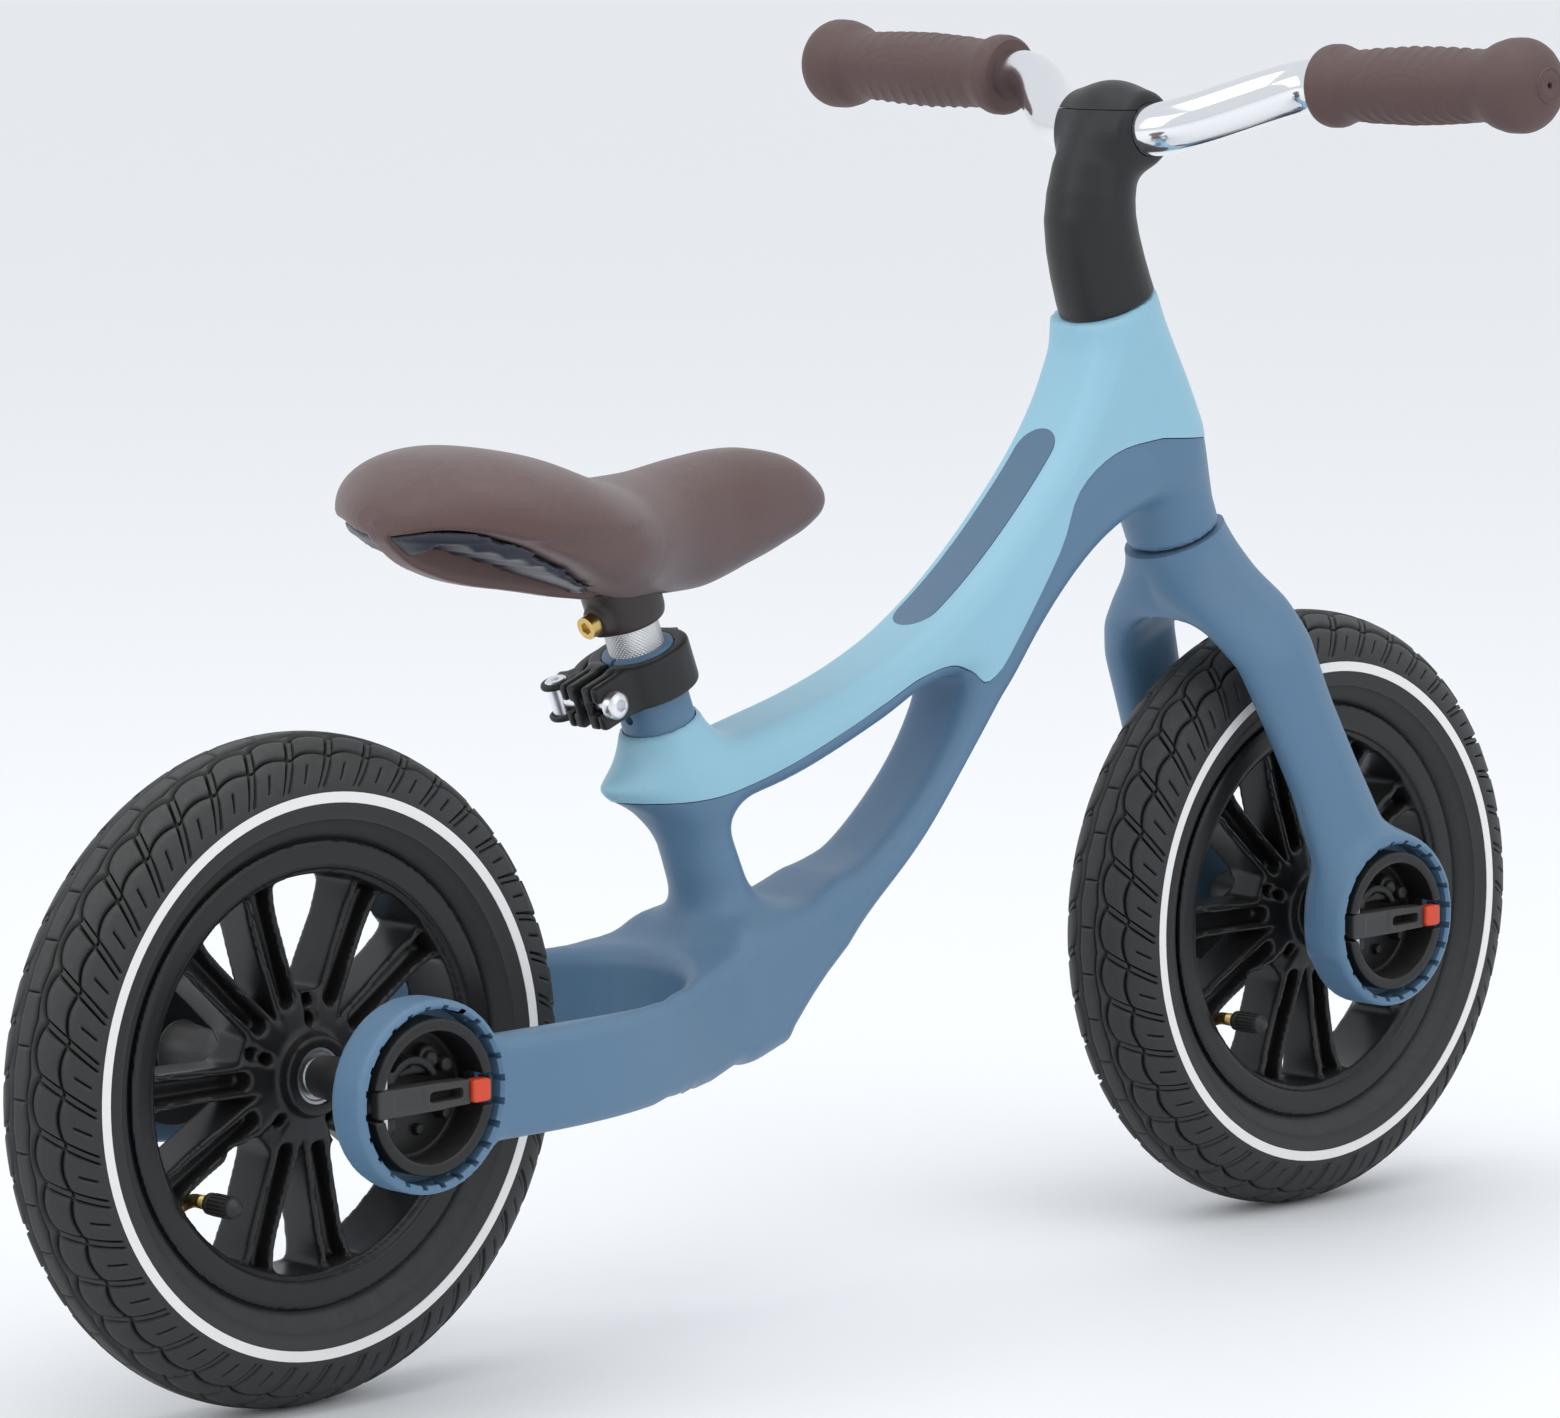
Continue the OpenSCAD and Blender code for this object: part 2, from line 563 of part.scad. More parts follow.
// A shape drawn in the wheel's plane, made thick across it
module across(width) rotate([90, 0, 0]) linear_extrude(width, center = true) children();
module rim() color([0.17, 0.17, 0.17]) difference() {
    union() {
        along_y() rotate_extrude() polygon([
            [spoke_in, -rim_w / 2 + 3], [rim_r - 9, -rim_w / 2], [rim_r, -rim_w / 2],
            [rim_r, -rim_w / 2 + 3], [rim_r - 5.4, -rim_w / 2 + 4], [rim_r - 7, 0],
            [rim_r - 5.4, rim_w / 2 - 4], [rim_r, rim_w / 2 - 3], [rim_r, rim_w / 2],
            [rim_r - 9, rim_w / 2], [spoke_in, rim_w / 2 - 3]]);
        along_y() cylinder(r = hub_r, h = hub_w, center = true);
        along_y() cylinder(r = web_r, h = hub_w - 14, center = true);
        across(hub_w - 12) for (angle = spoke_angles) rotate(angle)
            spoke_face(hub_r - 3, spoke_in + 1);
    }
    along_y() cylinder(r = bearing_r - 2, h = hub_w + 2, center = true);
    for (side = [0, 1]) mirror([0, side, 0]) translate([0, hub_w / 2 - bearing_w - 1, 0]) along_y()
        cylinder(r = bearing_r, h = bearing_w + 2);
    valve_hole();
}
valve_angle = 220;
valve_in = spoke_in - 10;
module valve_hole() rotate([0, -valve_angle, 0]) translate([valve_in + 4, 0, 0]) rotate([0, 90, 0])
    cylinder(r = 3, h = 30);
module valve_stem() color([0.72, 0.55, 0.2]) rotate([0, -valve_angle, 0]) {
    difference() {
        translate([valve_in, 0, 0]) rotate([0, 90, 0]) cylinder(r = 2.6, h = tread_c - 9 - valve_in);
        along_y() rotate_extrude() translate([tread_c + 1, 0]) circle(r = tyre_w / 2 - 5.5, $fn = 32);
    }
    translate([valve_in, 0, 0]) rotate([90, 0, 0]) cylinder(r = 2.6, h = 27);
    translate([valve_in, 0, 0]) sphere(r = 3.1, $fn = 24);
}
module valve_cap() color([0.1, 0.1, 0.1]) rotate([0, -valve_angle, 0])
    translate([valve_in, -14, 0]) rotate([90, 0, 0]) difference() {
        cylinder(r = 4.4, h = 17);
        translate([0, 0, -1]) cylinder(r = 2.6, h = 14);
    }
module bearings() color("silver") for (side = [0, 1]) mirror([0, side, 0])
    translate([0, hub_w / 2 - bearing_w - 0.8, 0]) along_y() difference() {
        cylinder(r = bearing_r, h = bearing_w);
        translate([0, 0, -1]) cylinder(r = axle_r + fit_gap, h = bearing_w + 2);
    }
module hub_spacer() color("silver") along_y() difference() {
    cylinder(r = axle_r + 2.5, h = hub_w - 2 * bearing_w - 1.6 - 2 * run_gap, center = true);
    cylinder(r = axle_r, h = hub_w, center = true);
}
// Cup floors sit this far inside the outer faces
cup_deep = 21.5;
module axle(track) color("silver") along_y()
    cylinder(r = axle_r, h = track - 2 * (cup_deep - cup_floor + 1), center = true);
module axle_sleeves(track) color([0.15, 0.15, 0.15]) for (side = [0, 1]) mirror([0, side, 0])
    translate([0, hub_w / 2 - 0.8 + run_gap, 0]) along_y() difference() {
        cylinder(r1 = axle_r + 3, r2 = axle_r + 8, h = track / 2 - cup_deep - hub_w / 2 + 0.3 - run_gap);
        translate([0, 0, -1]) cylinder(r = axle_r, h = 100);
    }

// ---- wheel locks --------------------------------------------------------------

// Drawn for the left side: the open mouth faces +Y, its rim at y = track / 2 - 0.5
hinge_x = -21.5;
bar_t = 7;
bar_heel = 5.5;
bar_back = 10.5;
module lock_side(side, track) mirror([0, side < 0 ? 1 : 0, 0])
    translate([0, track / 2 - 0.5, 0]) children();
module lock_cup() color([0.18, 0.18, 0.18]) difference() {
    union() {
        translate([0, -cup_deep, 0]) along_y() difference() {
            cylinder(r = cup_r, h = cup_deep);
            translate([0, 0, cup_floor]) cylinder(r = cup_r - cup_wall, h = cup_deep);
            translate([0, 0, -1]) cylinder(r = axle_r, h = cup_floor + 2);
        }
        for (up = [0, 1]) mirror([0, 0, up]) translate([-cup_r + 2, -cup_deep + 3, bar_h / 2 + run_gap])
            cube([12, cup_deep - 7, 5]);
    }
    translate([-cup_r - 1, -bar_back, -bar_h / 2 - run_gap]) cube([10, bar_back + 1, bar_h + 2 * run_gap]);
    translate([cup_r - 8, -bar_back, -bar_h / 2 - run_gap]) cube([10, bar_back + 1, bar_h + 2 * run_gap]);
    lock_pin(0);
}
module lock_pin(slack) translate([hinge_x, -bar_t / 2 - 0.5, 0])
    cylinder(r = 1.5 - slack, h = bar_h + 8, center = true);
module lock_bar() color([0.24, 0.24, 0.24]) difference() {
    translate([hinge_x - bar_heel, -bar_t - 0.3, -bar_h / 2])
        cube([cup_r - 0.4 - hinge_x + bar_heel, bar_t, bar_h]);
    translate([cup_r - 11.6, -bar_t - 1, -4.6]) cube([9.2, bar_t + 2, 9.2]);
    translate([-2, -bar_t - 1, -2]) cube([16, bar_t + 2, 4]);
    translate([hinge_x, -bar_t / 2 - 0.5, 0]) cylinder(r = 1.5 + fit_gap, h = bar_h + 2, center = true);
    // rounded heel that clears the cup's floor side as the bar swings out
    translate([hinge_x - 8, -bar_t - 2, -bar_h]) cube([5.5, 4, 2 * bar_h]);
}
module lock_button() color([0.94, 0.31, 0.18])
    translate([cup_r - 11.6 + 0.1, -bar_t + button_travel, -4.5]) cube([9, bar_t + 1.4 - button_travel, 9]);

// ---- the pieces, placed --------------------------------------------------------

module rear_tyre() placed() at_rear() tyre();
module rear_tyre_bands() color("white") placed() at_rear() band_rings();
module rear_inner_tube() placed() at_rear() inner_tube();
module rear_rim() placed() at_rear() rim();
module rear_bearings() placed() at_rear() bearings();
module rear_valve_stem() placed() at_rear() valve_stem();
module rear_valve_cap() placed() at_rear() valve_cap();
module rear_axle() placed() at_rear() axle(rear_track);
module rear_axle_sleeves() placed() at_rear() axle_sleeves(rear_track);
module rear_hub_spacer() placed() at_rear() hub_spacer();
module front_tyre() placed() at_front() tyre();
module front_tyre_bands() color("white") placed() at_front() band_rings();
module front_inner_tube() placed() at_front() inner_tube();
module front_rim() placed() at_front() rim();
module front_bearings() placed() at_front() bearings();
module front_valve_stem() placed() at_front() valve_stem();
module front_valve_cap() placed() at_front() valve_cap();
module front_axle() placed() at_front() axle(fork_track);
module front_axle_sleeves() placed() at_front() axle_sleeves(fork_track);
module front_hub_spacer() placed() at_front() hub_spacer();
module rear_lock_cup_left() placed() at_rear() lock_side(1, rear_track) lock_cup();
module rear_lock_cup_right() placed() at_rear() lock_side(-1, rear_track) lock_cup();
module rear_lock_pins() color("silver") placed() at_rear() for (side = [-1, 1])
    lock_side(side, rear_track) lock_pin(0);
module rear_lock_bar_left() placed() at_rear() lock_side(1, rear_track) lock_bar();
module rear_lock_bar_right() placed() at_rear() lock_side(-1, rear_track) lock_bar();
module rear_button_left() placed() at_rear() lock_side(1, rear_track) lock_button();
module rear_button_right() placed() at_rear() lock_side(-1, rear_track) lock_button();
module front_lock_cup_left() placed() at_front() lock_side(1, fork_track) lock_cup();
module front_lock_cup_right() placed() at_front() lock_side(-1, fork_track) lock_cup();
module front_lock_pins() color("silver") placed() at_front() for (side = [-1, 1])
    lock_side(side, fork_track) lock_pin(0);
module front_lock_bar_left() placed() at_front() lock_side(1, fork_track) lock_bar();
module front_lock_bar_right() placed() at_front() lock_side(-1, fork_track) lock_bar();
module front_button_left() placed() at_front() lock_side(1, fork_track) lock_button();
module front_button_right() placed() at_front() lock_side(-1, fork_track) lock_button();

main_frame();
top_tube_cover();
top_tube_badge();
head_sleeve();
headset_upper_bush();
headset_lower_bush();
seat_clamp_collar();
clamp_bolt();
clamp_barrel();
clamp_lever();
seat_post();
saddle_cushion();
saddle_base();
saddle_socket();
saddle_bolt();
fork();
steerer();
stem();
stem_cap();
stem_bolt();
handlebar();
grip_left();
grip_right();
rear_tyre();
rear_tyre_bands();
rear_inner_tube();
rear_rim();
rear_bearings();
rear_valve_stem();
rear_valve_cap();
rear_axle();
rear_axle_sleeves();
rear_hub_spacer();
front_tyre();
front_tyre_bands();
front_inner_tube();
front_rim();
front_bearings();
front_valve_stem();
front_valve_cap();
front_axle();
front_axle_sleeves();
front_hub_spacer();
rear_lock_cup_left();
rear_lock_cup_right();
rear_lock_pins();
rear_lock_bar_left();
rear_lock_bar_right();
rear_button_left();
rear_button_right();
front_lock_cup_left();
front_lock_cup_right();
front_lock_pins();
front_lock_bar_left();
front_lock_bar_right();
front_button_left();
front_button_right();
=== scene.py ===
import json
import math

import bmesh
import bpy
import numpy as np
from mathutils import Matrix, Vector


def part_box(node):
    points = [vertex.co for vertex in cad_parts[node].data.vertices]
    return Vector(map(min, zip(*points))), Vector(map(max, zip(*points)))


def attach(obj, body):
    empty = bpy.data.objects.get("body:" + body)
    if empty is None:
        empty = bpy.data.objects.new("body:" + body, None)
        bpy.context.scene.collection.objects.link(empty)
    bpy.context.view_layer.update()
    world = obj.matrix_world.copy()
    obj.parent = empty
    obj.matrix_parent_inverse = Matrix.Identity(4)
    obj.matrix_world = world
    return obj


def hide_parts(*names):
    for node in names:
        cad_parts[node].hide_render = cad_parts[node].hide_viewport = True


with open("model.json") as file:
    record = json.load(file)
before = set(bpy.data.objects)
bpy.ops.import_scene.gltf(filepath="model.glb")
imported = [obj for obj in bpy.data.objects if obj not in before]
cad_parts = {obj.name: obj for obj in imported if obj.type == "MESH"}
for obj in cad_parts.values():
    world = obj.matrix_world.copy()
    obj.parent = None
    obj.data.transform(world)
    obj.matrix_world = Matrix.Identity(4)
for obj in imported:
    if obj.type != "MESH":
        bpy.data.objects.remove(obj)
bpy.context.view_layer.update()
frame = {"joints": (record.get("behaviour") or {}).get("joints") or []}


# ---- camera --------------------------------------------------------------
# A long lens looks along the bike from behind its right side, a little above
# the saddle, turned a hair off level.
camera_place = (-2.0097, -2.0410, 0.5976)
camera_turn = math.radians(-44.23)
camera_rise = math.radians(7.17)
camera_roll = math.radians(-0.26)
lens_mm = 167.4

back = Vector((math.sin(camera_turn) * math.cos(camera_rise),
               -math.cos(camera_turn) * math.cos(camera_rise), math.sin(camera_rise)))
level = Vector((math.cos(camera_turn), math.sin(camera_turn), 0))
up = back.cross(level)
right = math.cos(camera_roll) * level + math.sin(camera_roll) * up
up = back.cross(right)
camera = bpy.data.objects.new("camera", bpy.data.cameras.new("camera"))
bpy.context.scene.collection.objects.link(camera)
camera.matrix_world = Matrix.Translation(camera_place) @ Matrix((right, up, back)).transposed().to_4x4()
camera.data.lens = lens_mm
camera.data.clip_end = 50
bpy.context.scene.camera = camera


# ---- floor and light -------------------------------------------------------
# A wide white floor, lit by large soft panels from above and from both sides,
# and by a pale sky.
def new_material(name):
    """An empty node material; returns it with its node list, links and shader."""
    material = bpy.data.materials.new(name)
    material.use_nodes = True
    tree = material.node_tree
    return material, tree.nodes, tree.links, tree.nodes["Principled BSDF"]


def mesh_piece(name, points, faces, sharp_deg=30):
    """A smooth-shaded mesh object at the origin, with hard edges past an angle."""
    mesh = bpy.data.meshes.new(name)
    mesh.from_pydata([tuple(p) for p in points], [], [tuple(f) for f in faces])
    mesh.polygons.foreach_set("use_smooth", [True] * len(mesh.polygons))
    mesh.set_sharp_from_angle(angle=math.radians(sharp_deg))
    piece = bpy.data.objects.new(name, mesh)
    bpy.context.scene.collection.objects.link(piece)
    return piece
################
■ PROBLEM STATEMENT:
All lines in the listing above from the line containing "main_frame();" to the line containing "imported = [obj", inclusive, should be retyped exactly; no other lines should appear.

■ SOLUTION TO THIS EXERCISE:
main_frame();
top_tube_cover();
top_tube_badge();
head_sleeve();
headset_upper_bush();
headset_lower_bush();
seat_clamp_collar();
clamp_bolt();
clamp_barrel();
clamp_lever();
seat_post();
saddle_cushion();
saddle_base();
saddle_socket();
saddle_bolt();
fork();
steerer();
stem();
stem_cap();
stem_bolt();
handlebar();
grip_left();
grip_right();
rear_tyre();
rear_tyre_bands();
rear_inner_tube();
rear_rim();
rear_bearings();
rear_valve_stem();
rear_valve_cap();
rear_axle();
rear_axle_sleeves();
rear_hub_spacer();
front_tyre();
front_tyre_bands();
front_inner_tube();
front_rim();
front_bearings();
front_valve_stem();
front_valve_cap();
front_axle();
front_axle_sleeves();
front_hub_spacer();
rear_lock_cup_left();
rear_lock_cup_right();
rear_lock_pins();
rear_lock_bar_left();
rear_lock_bar_right();
rear_button_left();
rear_button_right();
front_lock_cup_left();
front_lock_cup_right();
front_lock_pins();
front_lock_bar_left();
front_lock_bar_right();
front_button_left();
front_button_right();
=== scene.py ===
import json
import math

import bmesh
import bpy
import numpy as np
from mathutils import Matrix, Vector


def part_box(node):
    points = [vertex.co for vertex in cad_parts[node].data.vertices]
    return Vector(map(min, zip(*points))), Vector(map(max, zip(*points)))


def attach(obj, body):
    empty = bpy.data.objects.get("body:" + body)
    if empty is None:
        empty = bpy.data.objects.new("body:" + body, None)
        bpy.context.scene.collection.objects.link(empty)
    bpy.context.view_layer.update()
    world = obj.matrix_world.copy()
    obj.parent = empty
    obj.matrix_parent_inverse = Matrix.Identity(4)
    obj.matrix_world = world
    return obj


def hide_parts(*names):
    for node in names:
        cad_parts[node].hide_render = cad_parts[node].hide_viewport = True


with open("model.json") as file:
    record = json.load(file)
before = set(bpy.data.objects)
bpy.ops.import_scene.gltf(filepath="model.glb")
imported = [obj for obj in bpy.data.objects if obj not in before]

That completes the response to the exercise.